If not, I guess you'll have to buy the book
http://www.voxeu.org/index.php?q=node/5395
I read the paper, it doesn't have an answer for the economic mess the US is currently undergoing. But we are approaching 90%. Infact public sector debt is currently 117% according to the paper only time higher was 1945 119%.
The US needs to live within their means or it will soon be shoved down the throat. It's coming, be prepared! Silver will be in vogue, again!
Thanks for sharing the blog!
Japanese sovereign debt is in the neighborhood of $8 trillion. https://www.cia.gov/library/publications/the-world-factbook/geos/ja.html
No - those are not the graphs
The debt you cite is in U.S. dollars. Bass was talking in Yen. Also I think he was talking about total debt - consumer, banking sector, government, and industrial.
The post said "The government has 2.5 quadrillion in debt (think that was the number)." I only see what I see; I'm not good at reading minds.
Kotlikoff calculates U.S. sovereign debt over $200 trillion. U.S. Is Bankrupt and We Don't Even Know: Laurence Kotlikoff
Who knows? Bass may be right, but I think he's mostly talking his book.
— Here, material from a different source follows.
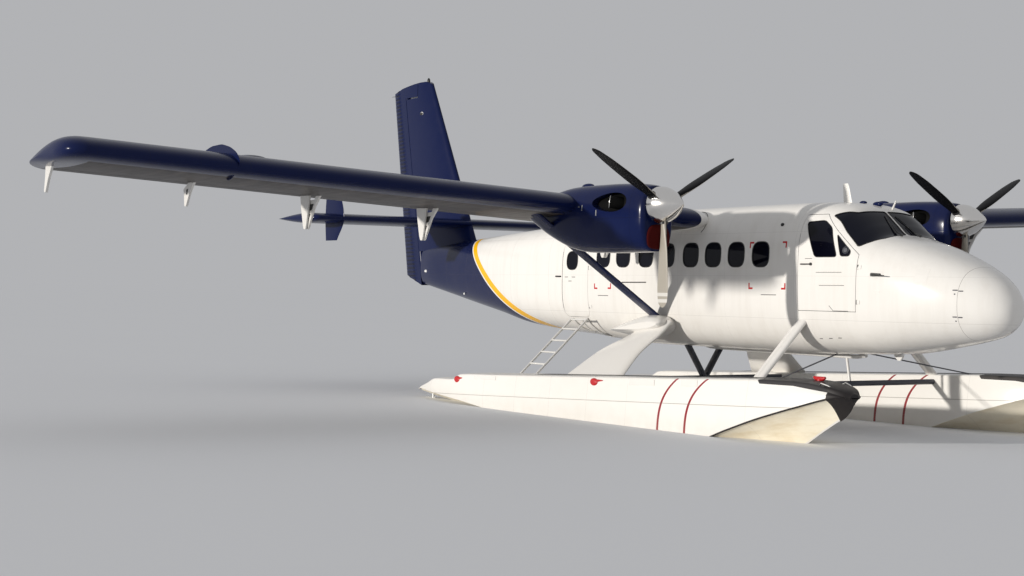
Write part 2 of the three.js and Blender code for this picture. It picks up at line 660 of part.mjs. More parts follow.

Yeah - like I said - I think that was the number. I wrote alot of notes and was writing furiously. The quad is what I am not sure on. He was speaking in Yen terms so you need to divide whatever number by 85.
He was definitely talking his book but the presentation of his thoughts was amazing. One of the better finance presentations I have seen whether he is right or wrong.